** Start of PROVIDED ENTRIES **
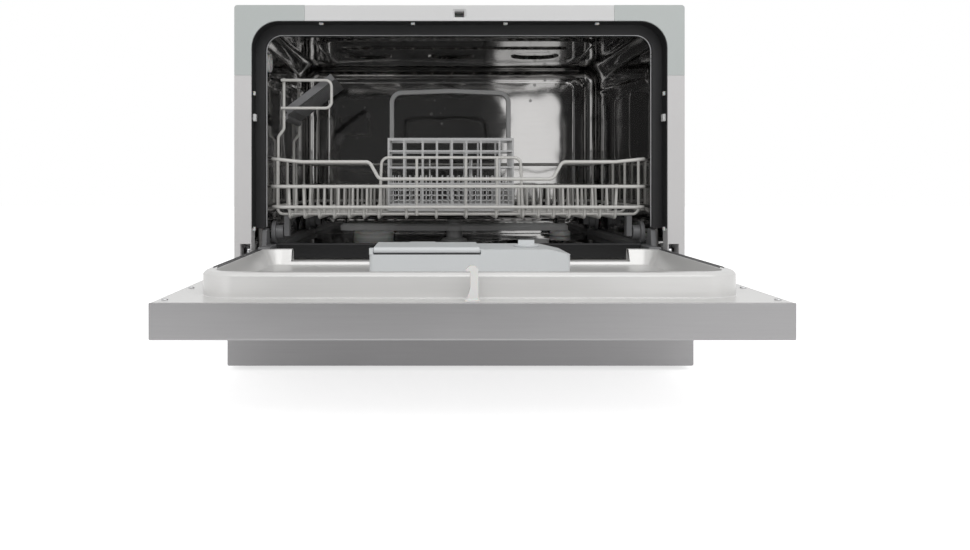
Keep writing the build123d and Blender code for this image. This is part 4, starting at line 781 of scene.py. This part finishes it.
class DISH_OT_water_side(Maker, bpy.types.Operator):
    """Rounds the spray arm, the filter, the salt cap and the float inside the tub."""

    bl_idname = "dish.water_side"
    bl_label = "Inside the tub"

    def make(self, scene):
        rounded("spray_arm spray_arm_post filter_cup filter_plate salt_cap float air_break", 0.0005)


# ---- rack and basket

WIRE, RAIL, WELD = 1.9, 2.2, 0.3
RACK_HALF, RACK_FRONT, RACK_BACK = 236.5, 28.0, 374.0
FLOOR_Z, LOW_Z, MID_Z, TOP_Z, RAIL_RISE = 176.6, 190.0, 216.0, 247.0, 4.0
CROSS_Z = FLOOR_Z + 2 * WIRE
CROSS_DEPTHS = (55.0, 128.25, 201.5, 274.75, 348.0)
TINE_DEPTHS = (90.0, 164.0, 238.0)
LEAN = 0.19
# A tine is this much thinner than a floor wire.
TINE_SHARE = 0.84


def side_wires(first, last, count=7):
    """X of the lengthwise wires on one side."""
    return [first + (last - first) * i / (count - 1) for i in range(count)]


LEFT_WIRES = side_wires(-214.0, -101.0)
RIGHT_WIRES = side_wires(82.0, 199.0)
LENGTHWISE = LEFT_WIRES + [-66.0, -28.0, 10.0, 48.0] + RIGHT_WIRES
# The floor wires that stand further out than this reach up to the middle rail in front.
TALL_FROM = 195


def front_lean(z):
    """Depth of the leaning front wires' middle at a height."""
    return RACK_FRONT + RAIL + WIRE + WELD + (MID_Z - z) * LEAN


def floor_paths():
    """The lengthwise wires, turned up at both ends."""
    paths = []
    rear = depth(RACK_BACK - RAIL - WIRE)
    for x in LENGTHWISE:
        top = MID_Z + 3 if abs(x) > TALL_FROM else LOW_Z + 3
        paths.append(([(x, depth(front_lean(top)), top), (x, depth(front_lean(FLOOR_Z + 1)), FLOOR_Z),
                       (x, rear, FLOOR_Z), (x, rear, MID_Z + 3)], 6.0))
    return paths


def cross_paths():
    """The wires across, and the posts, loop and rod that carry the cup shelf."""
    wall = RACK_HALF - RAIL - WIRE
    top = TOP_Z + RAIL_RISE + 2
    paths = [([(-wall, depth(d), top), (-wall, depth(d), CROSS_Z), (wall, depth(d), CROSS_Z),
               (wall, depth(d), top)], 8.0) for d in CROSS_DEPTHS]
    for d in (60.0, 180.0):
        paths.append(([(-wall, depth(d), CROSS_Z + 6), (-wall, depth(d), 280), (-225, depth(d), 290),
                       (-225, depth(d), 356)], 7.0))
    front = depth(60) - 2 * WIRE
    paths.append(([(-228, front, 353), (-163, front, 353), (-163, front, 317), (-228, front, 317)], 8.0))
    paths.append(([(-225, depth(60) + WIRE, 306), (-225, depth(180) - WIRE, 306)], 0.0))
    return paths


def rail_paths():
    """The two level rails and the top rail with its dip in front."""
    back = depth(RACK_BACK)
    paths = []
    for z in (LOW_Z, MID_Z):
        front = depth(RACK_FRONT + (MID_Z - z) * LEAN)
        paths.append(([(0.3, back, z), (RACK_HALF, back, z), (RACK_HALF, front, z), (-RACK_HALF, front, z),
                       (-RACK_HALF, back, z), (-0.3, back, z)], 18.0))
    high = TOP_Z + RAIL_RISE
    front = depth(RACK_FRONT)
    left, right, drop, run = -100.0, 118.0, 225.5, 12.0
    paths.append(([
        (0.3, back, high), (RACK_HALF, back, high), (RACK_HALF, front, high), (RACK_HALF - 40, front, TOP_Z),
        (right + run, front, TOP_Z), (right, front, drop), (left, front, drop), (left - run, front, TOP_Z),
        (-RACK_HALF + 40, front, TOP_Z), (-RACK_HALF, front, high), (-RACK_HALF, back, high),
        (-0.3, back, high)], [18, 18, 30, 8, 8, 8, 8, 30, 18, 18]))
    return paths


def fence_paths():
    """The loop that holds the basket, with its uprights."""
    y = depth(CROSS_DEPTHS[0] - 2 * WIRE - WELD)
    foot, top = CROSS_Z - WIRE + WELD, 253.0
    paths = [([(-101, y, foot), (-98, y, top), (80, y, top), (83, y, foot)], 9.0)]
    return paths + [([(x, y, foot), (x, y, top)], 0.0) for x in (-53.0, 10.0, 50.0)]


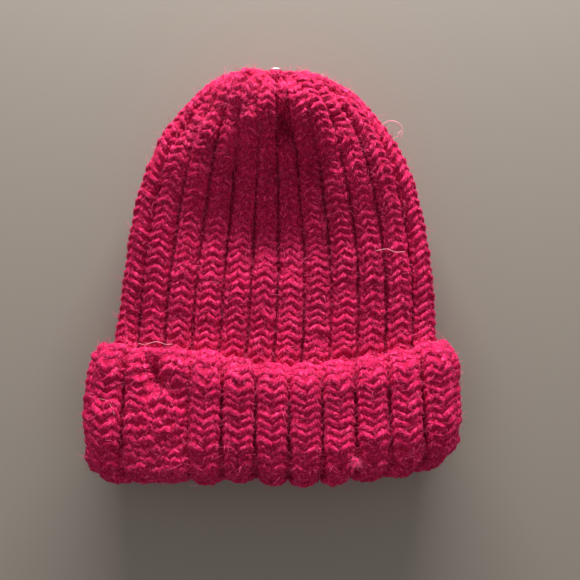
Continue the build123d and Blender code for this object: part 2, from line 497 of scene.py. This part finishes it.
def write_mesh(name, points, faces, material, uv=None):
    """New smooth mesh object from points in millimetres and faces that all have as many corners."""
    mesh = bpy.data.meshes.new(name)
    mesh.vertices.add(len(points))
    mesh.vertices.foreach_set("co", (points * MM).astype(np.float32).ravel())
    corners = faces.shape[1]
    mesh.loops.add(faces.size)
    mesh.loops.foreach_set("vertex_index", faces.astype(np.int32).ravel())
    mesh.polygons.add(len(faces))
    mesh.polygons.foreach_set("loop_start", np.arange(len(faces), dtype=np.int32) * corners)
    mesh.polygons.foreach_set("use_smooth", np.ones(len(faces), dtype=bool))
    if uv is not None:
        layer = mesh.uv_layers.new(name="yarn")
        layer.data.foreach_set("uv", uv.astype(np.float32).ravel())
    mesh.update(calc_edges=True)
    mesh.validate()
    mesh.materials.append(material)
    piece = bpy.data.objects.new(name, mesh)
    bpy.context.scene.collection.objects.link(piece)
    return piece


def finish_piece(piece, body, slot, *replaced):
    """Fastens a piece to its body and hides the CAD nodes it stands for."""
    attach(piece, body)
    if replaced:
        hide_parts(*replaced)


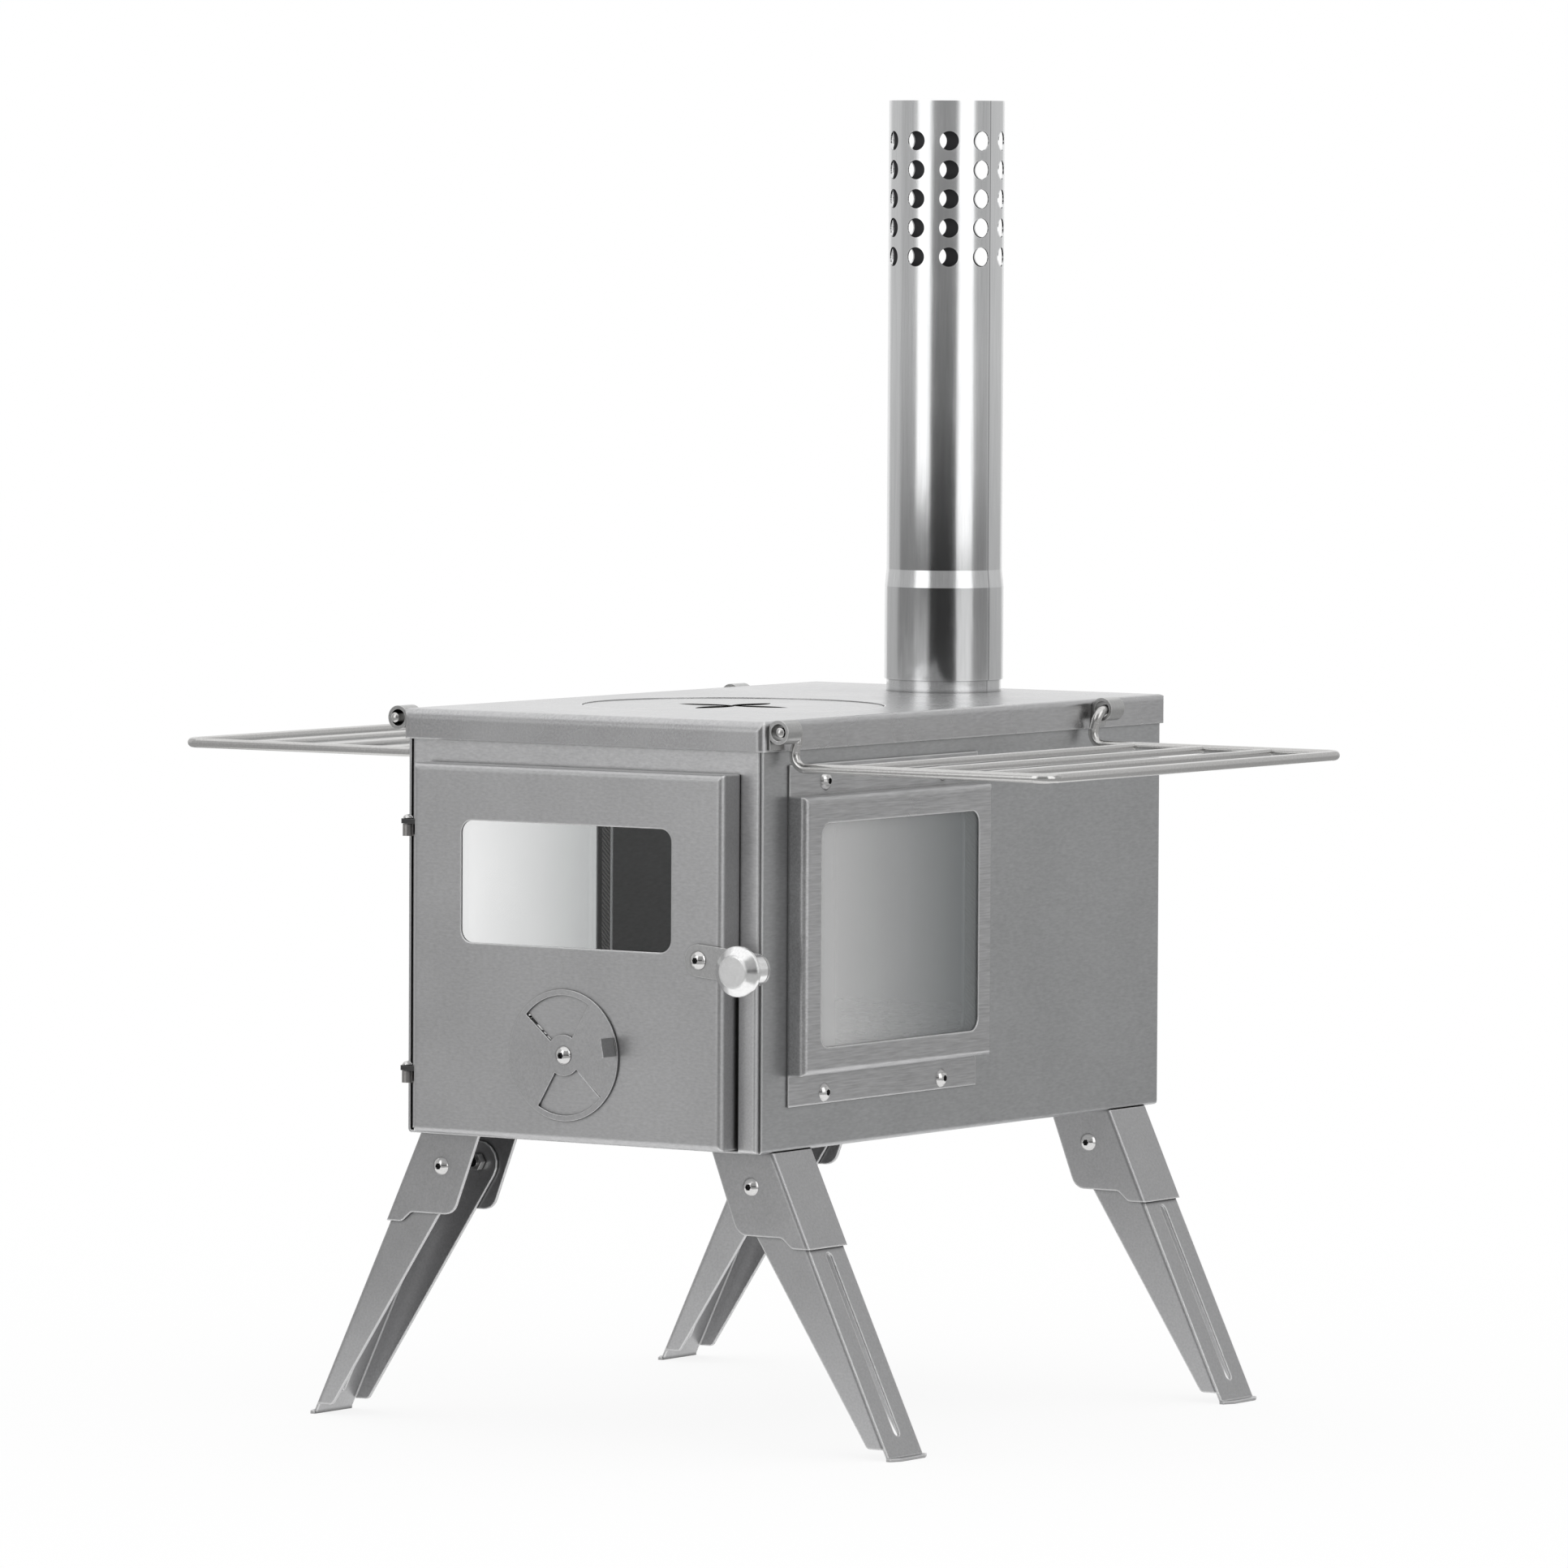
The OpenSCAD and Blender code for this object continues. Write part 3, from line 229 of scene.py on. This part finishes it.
** End of PROVIDED ENTRIES **
■ DIRECTION
Report how many lines of the listing hold the string "body", giving only the number.

■ WORKED ANSWER
3